» **AIM**
Find the string "that" in the records. Copy every line it appears in.
[start of RECORD LIST]
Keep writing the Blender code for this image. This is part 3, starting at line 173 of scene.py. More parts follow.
[end of RECORD LIST]
[start of RECORD LIST]
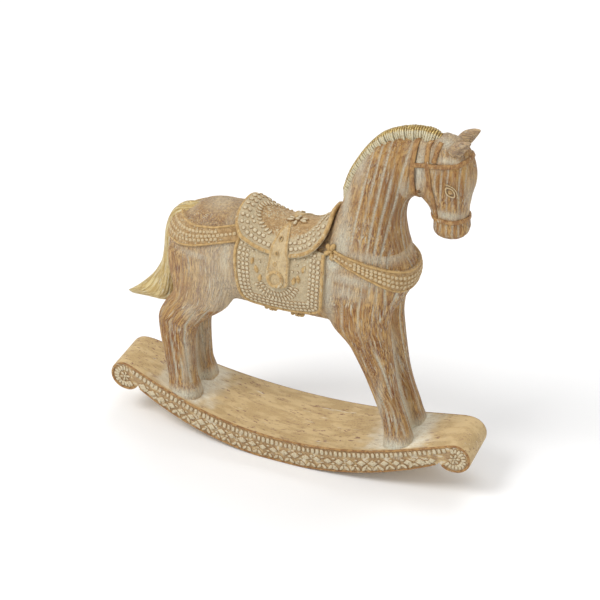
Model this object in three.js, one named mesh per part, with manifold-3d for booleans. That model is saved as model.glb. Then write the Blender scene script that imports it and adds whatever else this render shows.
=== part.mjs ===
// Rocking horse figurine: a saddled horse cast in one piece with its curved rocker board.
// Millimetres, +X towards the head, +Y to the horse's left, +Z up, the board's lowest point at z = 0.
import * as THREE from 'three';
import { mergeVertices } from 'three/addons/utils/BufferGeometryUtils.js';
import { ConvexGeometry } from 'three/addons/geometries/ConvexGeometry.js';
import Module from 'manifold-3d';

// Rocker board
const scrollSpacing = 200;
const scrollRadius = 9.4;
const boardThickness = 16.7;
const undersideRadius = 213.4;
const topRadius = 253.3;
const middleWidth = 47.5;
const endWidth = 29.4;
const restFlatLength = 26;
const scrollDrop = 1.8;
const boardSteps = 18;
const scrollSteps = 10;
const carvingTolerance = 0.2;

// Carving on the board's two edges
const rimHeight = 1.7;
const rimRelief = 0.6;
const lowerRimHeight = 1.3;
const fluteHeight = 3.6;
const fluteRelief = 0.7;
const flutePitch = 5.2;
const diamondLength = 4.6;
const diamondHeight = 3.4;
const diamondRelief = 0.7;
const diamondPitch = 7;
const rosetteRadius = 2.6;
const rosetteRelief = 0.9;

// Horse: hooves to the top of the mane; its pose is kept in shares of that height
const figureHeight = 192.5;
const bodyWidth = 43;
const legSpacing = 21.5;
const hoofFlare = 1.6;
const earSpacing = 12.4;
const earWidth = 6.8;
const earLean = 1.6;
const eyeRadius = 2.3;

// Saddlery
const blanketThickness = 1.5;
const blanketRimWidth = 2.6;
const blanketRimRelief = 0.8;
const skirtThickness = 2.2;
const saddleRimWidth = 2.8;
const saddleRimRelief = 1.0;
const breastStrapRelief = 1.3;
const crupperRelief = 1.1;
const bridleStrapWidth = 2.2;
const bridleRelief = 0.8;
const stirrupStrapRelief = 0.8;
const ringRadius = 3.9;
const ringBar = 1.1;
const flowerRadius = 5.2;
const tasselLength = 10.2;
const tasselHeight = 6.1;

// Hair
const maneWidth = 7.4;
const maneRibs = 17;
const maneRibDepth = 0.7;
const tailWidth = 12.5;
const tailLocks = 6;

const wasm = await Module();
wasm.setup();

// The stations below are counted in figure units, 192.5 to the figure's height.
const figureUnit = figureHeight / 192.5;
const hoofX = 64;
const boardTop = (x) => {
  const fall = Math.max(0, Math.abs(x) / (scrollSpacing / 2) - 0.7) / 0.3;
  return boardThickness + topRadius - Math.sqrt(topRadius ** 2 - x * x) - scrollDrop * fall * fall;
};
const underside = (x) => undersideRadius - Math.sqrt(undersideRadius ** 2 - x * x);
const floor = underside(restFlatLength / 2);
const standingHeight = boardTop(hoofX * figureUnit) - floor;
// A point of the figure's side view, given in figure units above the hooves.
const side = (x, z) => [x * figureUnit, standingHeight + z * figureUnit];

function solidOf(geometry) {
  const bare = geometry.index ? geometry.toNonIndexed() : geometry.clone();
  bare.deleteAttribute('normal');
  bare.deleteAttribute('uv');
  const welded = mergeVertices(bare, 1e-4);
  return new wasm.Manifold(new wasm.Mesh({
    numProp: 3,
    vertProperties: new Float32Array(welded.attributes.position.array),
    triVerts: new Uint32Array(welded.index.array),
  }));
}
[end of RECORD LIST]
» **EXERCISE SOLUTION**
Model this object in three.js, one named mesh per part, with manifold-3d for booleans. That model is saved as model.glb. Then write the Blender scene script that imports it and adds whatever else this render shows.
// Horse: hooves to the top of the mane; its pose is kept in shares of that height